Así, en vez de solo inquietarse por el tono sensasionalista o amarillista de ciertos medios -que sin duda lo tienen-, cabe más bien proponer cambios para evitar que los medios estén sujetos a dichas dinámicas para sobrevivir; asimismo, conviene hacerle frente a ello hoy más que nunca, al ser testigos de que las elecciones de quienes nos gobiernan en buena parte derivan de las emociones de grandes masas activadas por noticias sensacionalistas y alarmistas, pero no desde algo así como programas ideológicos o una genuina opinión pública.
La “opinión pública”, eso tan detestado por Heidegger y otros filósofos pero que, con todo, era al menos opinión, ni siquiera hoy cuenta con un suelo de legitimidad. Las emociones gobiernan todas las opiniones, y estas últimas no sólo no requieren verdad, sino que ni siquiera cuentan con un suelo mínimo, constante y repetido, de error. Incluso una verdad errada como opinión es políticamente más relevante que el puro ser gobernado por emociones. Pues, al menos, habrá entonces el juicio racional de la historia para hacerle frente a dichos errores; al menos habrá la posibilidad de responsabilizar al errado por su mal juicio. Pero, cuando solo se erra desde la emoción errada, ¿quién es responsabilizado políticamente?
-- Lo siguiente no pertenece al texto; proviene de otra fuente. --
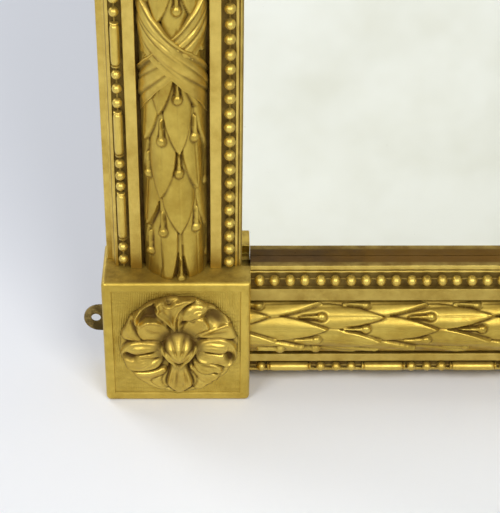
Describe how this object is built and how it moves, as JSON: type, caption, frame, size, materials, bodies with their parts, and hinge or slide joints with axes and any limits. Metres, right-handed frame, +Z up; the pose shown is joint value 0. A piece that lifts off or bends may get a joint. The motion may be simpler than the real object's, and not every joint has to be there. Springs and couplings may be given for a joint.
{
  "type": "trumeau mirror",
  "caption": "Tall giltwood wall mirror with a laurel-and-ribbon moulding, corner rosettes, pearl sight edge and a relief panel above the glass.",
  "frame": {"origin": "under the middle of the frame, halfway through its depth, on the line that its lower corner blocks stand on", "axes": "+Z up, +Y into the wall, +X to the right as the mirror is seen from the front"},
  "size_m": [1.147, 0.078, 1.78],
  "materials": {
    "gilt_moulding": "water gilding over gesso, rubbed and toned",
    "gilt_carving": "gilded carved ornament, darker in its hollows",
    "gilt_panel": "gilded board with a fine hatched ground",
    "mirror_glass": "old silvered plate, faintly clouded",
    "raw_pine": "bare pine, aged",
    "plate_brass": "dull brass",
    "steel": "plain steel screw"
  },
  "bodies": {
    "root": {"stile_left": "gilt_moulding", "stile_right": "gilt_moulding", "bottom_rail": "gilt_moulding", "transom": "gilt_moulding", "top_rail": "gilt_moulding", "corner_block_bottom_left": "gilt_moulding", "rosette_bottom_left": "gilt_carving", "corner_block_bottom_right": "gilt_moulding", "rosette_bottom_right": "gilt_carving", "corner_block_top_left": "gilt_moulding", "rosette_top_left": "gilt_carving", "corner_block_top_right": "gilt_moulding", "rosette_top_right": "gilt_carving", "laurel_roll_left": "gilt_carving", "laurel_roll_right": "gilt_carving", "laurel_roll_bottom": "gilt_carving", "laurel_roll_transom": "gilt_carving", "laurel_roll_top": "gilt_carving", "ribbon_tie_left_1": "gilt_carving", "ribbon_tie_left_2": "gilt_carving", "ribbon_tie_left_3": "gilt_carving", "ribbon_tie_right_1": "gilt_carving", "ribbon_tie_right_2": "gilt_carving", "ribbon_tie_right_3": "gilt_carving", "ribbon_tie_bottom": "gilt_carving", "ribbon_tie_transom": "gilt_carving", "ribbon_tie_top": "gilt_carving", "pearls_left": "gilt_carving", "pearls_right": "gilt_carving", "pearls_bottom": "gilt_carving", "pearls_top": "gilt_carving", "pearls_transom_lower": "gilt_carving", "pearls_transom_upper": "gilt_carving", "bead_and_reel_left": "gilt_carving", "bead_and_reel_right": "gilt_carving", "bead_and_reel_bottom": "gilt_carving", "bead_and_reel_top": "gilt_carving", "mirror_glass": "mirror_glass", "mirror_backboard": "raw_pine", "panel_board": "gilt_panel", "panel_patera": "gilt_carving", "panel_swag_left": "gilt_carving", "panel_swag_right": "gilt_carving", "panel_bow": "gilt_carving", "glazing_block_left_lower": "raw_pine", "glazing_block_left_upper": "raw_pine", "glazing_block_right_lower": "raw_pine", "glazing_block_right_upper": "raw_pine", "wall_plate_bottom_left": "plate_brass", "plate_screw_bottom_left_1": "steel", "plate_screw_bottom_left_2": "steel", "wall_plate_bottom_right": "plate_brass", "plate_screw_bottom_right_1": "steel", "plate_screw_bottom_right_2": "steel", "wall_plate_top_left": "plate_brass", "plate_screw_top_left_1": "steel", "plate_screw_top_left_2": "steel", "wall_plate_top_right": "plate_brass", "plate_screw_top_right_1": "steel", "plate_screw_top_right_2": "steel"}
  },
  "joints": []
}
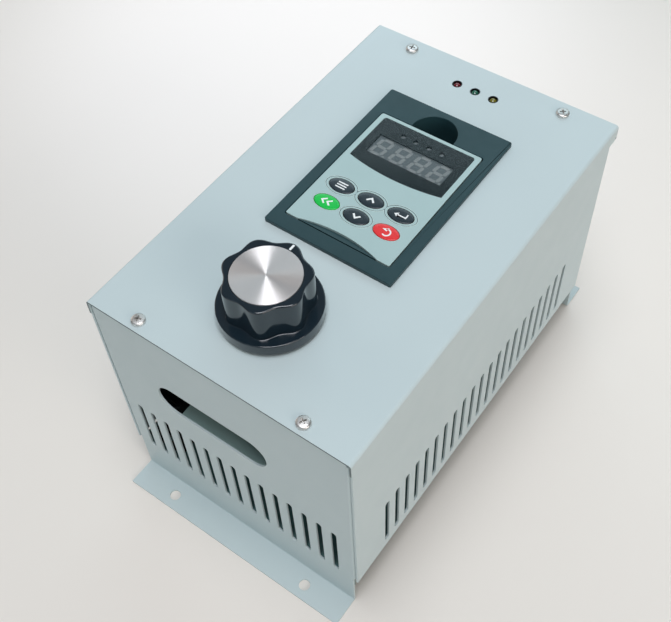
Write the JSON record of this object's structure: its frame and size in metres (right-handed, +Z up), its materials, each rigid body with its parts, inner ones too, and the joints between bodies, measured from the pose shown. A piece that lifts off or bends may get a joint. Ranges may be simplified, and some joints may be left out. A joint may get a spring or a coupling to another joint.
{
  "type": "induction heater",
  "caption": "Bench-top induction heater power unit: vented sheet-metal case on mounting feet, with power knob, clip-in keypad with digit display, status lights and a cable slot.",
  "frame": {"origin": "on the mounting plane under the feet, in the middle of the case's length and width", "axes": "+X to the right seen from the cable slot, +Y from the cable slot's end to the fan's end, +Z up"},
  "size_m": [0.17, 0.3026, 0.205],
  "materials": {
    "sheet_paint": "satin powder coat, pale blue-grey",
    "zinc_steel": "bright zinc plate",
    "sink_aluminium": "extruded, plain",
    "disc_aluminium": "spun, radial sheen",
    "shaft_steel": "turned",
    "plain_brass": "turned",
    "black_epoxy": "moulded, matte",
    "board_green": "solder mask over laminate",
    "capacitor_cream": "moulded box",
    "capacitor_blue": "moulded box",
    "ferrite_grey": "ground ferrite",
    "copper_wire": "enamelled copper",
    "tape_yellow": "polyester tape",
    "relay_blue": "moulded case",
    "fuse_black": "moulded base",
    "terminal_black": "moulded barrier strip",
    "header_white": "nylon",
    "ribbon_grey": "flat ribbon insulation",
    "fan_black": "glass-filled plastic",
    "bezel_slate": "fine satin texture",
    "connector_black": "moulded",
    "pot_steel": "pressed cover",
    "holder_black": "moulded ring",
    "led_red": "dark red tinted lens, unlit",
    "led_green": "green tinted lens, unlit",
    "led_yellow": "yellow-green tinted lens, unlit",
    "face_green": "pale green-grey, satin",
    "window_dark": "dark tinted window",
    "display_grey": "grey display block",
    "lamp_clear": "clear lens, unlit",
    "key_slate": "dark satin key",
    "key_green": "green key",
    "key_red": "red key",
    "knob_black": "glossy phenolic moulding"
  },
  "bodies": {
    "chassis": {"front_panel": "sheet_paint", "rear_panel": "sheet_paint", "floor_pan": "sheet_paint", "top_cover": "sheet_paint", "cable_shelf": "sheet_paint", "line_filter": "black_epoxy", "cover_screws": "zinc_steel", "cover_nuts": "zinc_steel", "heat_sink": "sink_aluminium", "heat_sink_screws": "zinc_steel", "bridge_rectifier": "black_epoxy", "high_side_transistor": "black_epoxy", "low_side_transistor": "black_epoxy", "device_screws": "zinc_steel", "power_board": "board_green", "board_standoffs": "plain_brass", "board_screws": "zinc_steel", "filter_capacitor": "capacitor_cream", "resonant_capacitors": "capacitor_blue", "choke_core": "ferrite_grey", "choke_winding": "copper_wire", "current_transformer": "relay_blue", "supply_transformer": "tape_yellow", "soft_start_relay": "relay_blue", "fuse_holder": "fuse_black", "terminal_block": "terminal_black", "terminal_screws": "zinc_steel", "board_headers": "header_white", "control_board": "board_green", "inner_leads": "ribbon_grey", "keypad_cable": "ribbon_grey", "fan_housing": "fan_black", "fan_guard": "zinc_steel", "fan_screws": "zinc_steel", "earth_stud": "plain_brass", "keypad_bezel": "bezel_slate", "keypad_socket": "connector_black", "pot_body": "pot_steel", "pot_nut": "zinc_steel", "led_holders": "holder_black", "status_led_red": "led_red", "status_led_green": "led_green", "status_led_yellow": "led_yellow", "led_board": "board_green"},
    "keypad": {"keypad_case": "bezel_slate", "keypad_face": "face_green", "display_window": "window_dark", "digit_display": "display_grey", "keypad_board": "board_green", "keypad_plug": "connector_black", "tact_switches": "connector_black", "keypad_leds": "lamp_clear"},
    "knob": {"knob_body": "knob_black", "knob_disc": "disc_aluminium", "pot_shaft": "shaft_steel"},
    "fan": {"fan_rotor": "fan_black"},
    "key_menu": {"key_menu": "key_slate"},
    "key_up": {"key_up": "key_slate"},
    "key_enter": {"key_enter": "key_slate"},
    "key_shift": {"key_shift": "key_green"},
    "key_down": {"key_down": "key_slate"},
    "key_reset": {"key_reset": "key_red"}
  },
  "joints": [
    {"name": "knob_turn", "type": "hinge", "parent": "chassis", "child": "knob", "pos_m": [0, -0.0842, 0.19], "axis": [0, 0, 1], "range_deg": [-150, 150]},
    {"name": "keypad_lift", "type": "slide", "parent": "chassis", "child": "keypad", "axis": [0, 0, 1], "range_m": [0, 0.025]},
    {"name": "fan_spin", "type": "hinge", "parent": "chassis", "child": "fan", "pos_m": [0, 0.1195, 0.076], "axis": [0, 1, 0], "continuous": true},
    {"name": "press_menu", "type": "slide", "parent": "keypad", "child": "key_menu", "axis": [0, 0, -1], "range_m": [0, 0.0005], "stiffness_N_per_m": 3000},
    {"name": "press_up", "type": "slide", "parent": "keypad", "child": "key_up", "axis": [0, 0, -1], "range_m": [0, 0.0005], "stiffness_N_per_m": 3000},
    {"name": "press_enter", "type": "slide", "parent": "keypad", "child": "key_enter", "axis": [0, 0, -1], "range_m": [0, 0.0005], "stiffness_N_per_m": 3000},
    {"name": "press_shift", "type": "slide", "parent": "keypad", "child": "key_shift", "axis": [0, 0, -1], "range_m": [0, 0.0005], "stiffness_N_per_m": 3000},
    {"name": "press_down", "type": "slide", "parent": "keypad", "child": "key_down", "axis": [0, 0, -1], "range_m": [0, 0.0005], "stiffness_N_per_m": 3000},
    {"name": "press_reset", "type": "slide", "parent": "keypad", "child": "key_reset", "axis": [0, 0, -1], "range_m": [0, 0.0005], "stiffness_N_per_m": 3000}
  ]
}
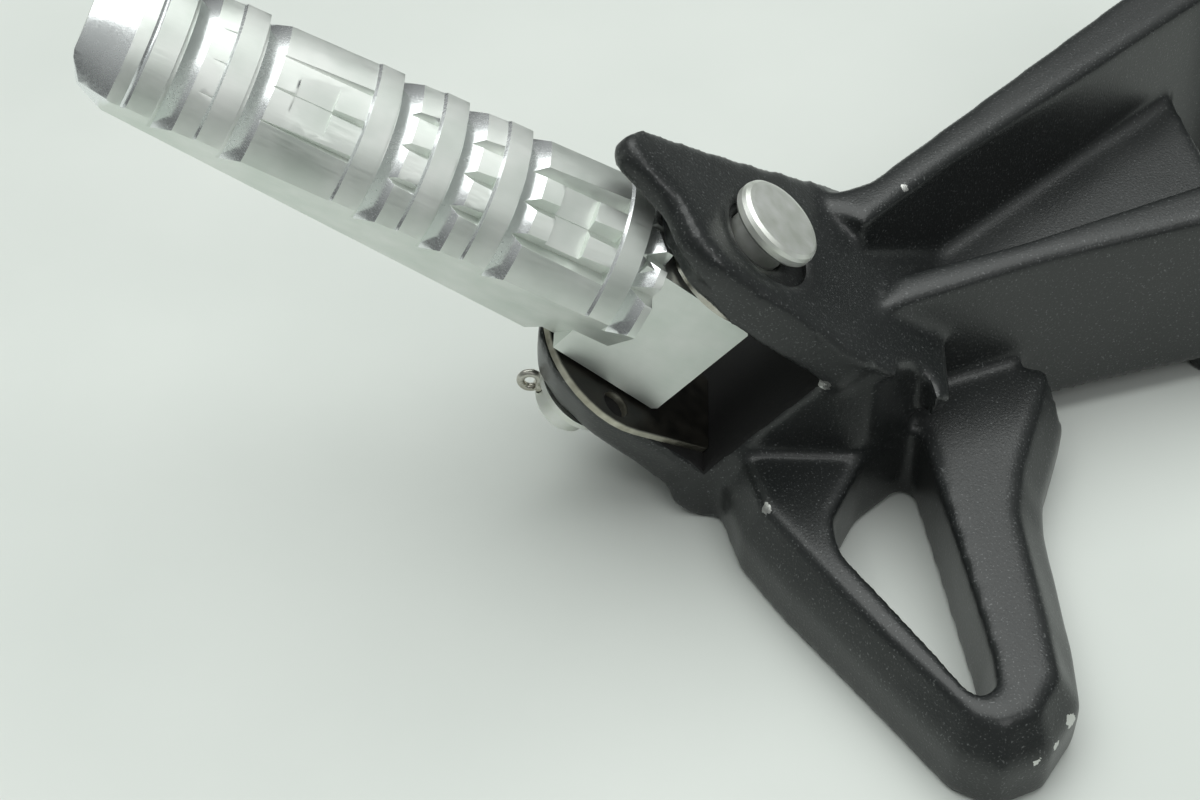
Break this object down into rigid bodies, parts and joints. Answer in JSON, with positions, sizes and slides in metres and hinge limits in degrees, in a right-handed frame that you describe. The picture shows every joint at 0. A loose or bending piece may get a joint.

Así, quizás el único resultado al que podamos llamar aquí es a rehabilitar que la emoción sin opinión, sin intento de juicio, ponderación o atención al contexto, es el peor escenario. Y esto vale para el periodismo, la ética, el mercado y la política. Porque es muy cierto que el sentir es algo válido en sí mismo; y nadie puede cuestionar el sentir del otro. Pero, exactamente por ello, el sentir se vuelve una prisión mezquina que no permite desarrollar ese otro lado extraordinario que somos: animales que podemos imaginarnos el dolor del otro. No se trata de censurar a los medios o imponer una ética periodística impracticable sin financiamiento libre de las exigencias del mercado. Más bien se trata de tomar en serio y de una buena vez que la política es hoy en gran parte posible por los medios de comunicación que la soportan, incluso sin ella genuinamente buscarlo; porque, como la política, buscan también los medios su propia sobrevivencia. Así, el llamado es a tomar consciencia de que la responsabilidad, sea de políticos o de medios de comunicación, no es algo distinto a la disyuntiva entre el mandato ético que un ciudadano común y corriente también está llamado a asumir, por un lado, y asegurar su sobrevivencia, por el otro.
¿Podemos seguir defendiendo ideales éticos sin antes resguardar condiciones materiales de supervivencia? Ya sería tiempo de reconocer que no podemos saltar sobre nosotros mismos –ni digital ni análogamente; ni personas, ni instituciones-.